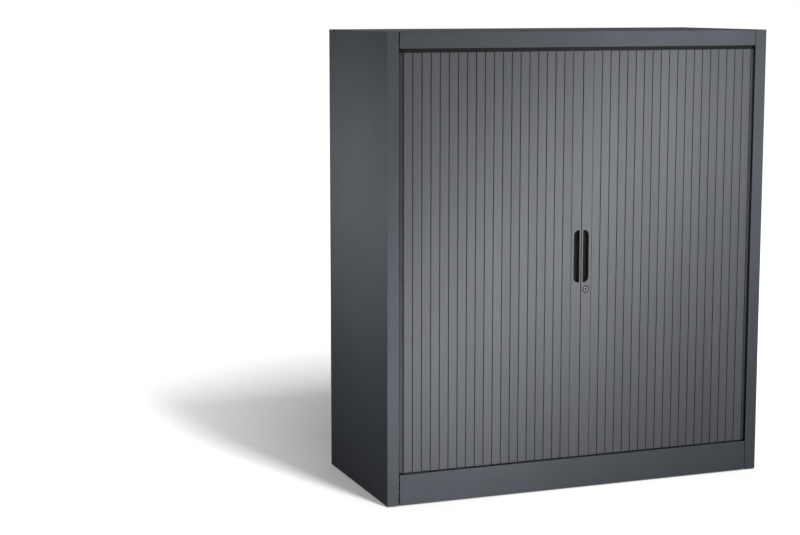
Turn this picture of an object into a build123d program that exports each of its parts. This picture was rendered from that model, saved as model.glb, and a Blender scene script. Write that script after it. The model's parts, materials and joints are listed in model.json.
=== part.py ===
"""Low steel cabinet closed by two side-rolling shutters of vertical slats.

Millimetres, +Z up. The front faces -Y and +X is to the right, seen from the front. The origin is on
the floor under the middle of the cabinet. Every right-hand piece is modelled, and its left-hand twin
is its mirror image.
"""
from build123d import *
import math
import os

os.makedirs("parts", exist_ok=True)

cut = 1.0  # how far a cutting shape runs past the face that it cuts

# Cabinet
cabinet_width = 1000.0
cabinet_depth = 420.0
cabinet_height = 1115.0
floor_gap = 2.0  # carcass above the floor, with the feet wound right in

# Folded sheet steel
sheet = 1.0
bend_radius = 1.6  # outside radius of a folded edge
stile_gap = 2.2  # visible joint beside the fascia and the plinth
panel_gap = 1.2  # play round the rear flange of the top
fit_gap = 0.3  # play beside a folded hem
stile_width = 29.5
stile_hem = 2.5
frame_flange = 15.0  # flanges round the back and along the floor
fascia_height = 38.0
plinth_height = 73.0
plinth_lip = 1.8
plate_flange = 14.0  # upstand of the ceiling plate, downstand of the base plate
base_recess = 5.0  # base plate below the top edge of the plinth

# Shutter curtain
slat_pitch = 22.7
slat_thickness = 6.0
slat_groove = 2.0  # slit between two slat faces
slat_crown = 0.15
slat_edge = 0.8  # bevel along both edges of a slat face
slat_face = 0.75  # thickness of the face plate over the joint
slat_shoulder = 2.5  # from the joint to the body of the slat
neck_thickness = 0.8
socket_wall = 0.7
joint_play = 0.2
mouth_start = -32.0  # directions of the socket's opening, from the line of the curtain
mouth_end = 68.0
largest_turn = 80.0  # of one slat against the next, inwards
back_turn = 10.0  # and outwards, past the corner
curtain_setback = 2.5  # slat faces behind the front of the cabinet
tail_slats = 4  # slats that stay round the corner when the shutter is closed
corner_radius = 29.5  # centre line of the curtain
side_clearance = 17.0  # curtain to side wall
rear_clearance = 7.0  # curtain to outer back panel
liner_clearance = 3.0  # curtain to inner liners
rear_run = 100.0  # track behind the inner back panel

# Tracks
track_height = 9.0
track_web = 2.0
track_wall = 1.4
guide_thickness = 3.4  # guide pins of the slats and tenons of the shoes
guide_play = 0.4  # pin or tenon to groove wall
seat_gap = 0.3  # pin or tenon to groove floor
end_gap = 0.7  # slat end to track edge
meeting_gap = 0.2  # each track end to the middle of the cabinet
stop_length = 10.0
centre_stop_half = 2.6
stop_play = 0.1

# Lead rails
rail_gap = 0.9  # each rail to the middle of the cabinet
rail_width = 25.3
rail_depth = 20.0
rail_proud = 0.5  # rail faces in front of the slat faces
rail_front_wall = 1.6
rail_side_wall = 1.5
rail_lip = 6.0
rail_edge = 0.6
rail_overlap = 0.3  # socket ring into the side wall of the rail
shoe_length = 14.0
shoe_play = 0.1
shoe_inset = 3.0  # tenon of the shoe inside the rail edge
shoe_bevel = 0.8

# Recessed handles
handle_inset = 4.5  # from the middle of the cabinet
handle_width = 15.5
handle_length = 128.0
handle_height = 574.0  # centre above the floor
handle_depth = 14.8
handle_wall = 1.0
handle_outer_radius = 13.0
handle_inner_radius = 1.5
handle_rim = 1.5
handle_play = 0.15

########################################

§ What this task involves: Everything from the first line through the line containing "base_recess = 5.0" should be quoted exactly, and nothing beyond it.

§ Correct result:
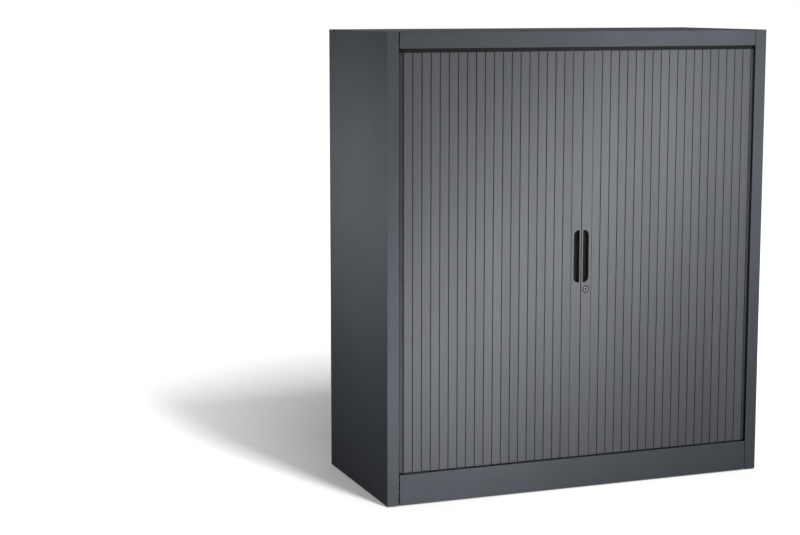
Turn this picture of an object into a build123d program that exports each of its parts. This picture was rendered from that model, saved as model.glb, and a Blender scene script. Write that script after it. The model's parts, materials and joints are listed in model.json.
=== part.py ===
"""Low steel cabinet closed by two side-rolling shutters of vertical slats.

Millimetres, +Z up. The front faces -Y and +X is to the right, seen from the front. The origin is on
the floor under the middle of the cabinet. Every right-hand piece is modelled, and its left-hand twin
is its mirror image.
"""
from build123d import *
import math
import os

os.makedirs("parts", exist_ok=True)

cut = 1.0  # how far a cutting shape runs past the face that it cuts

# Cabinet
cabinet_width = 1000.0
cabinet_depth = 420.0
cabinet_height = 1115.0
floor_gap = 2.0  # carcass above the floor, with the feet wound right in

# Folded sheet steel
sheet = 1.0
bend_radius = 1.6  # outside radius of a folded edge
stile_gap = 2.2  # visible joint beside the fascia and the plinth
panel_gap = 1.2  # play round the rear flange of the top
fit_gap = 0.3  # play beside a folded hem
stile_width = 29.5
stile_hem = 2.5
frame_flange = 15.0  # flanges round the back and along the floor
fascia_height = 38.0
plinth_height = 73.0
plinth_lip = 1.8
plate_flange = 14.0  # upstand of the ceiling plate, downstand of the base plate
base_recess = 5.0  # base plate below the top edge of the plinth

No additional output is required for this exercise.